5-lug 3-series/4-series wheels. The 5-series and 7-series have too small an offset.

Also - the centerbore is a bit off (~3mm larger diameter on BMW wheels)


----------



## 05GTO (Oct 6, 2004)

traumadog said:


> 5-lug 3-series/4-series wheels. The 5-series and 7-series have too small an offset.
> 
> Also - the centerbore is a bit off (~3mm larger diameter on BMW wheels)


Thanks for the added info!


----------



## Rob (Aug 7, 2004)

4th gen F-Body wheels fit fine. The bolt pattern is .65mm difference. SLP races with Firebird wheels. Many have used them for everyday wheels also. I've seen pictures of WS6 wheels and they fit fine.

How thick is a human hair? The diiference of .325mm from lug to lug is probably the thickness of the paint on the wheels.


----------



## BLACKTHUNDERGTO (Sep 22, 2004)

I like the Bonneville rims those r the ones that should have went on the GTO.


----------



## Tom (Nov 1, 2004)

Rob said:


> 4th gen F-Body wheels fit fine. The bolt pattern is .65mm difference. SLP races with Firebird wheels. Many have used them for everyday wheels also. I've seen pictures of WS6 wheels and they fit fine.
> 
> How thick is a human hair? The diiference of .325mm from lug to lug is probably the thickness of the paint on the wheels.
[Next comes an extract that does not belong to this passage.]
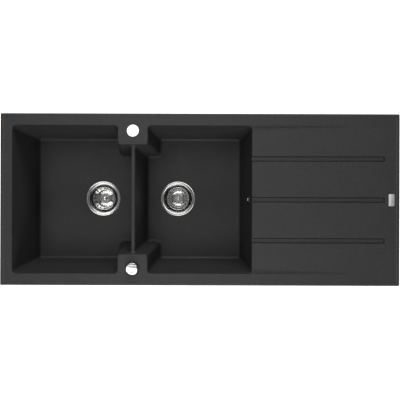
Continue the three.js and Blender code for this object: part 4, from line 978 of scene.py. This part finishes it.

I spoke to the importer of ROH wheels from Oz. He told me to put my Z28 rims on the GTO and not to worry. They were 16" with snows, I sold them and got 17" BMW rims with snows for an additional $100. The hub on the BMW wheels is a bit bigger than the GM hub, so my rims are held on by lugs alone.

The more I think about it, the more I think the pattern is the same, just different labels. They arent going to say 4.72" or whatever, or say 120.63mm.

I think it is just rounding. I also think a steel lug not will "mold" the receptacle in the aluminum rim with just a little torque, especially if the wheel is tight on the hub.


----------



## GasTiresandOil (Aug 2, 2004)

Shhh! These were done by a company that does wheels for a living. They are Motorsport wheels with an adaptor hub.


----------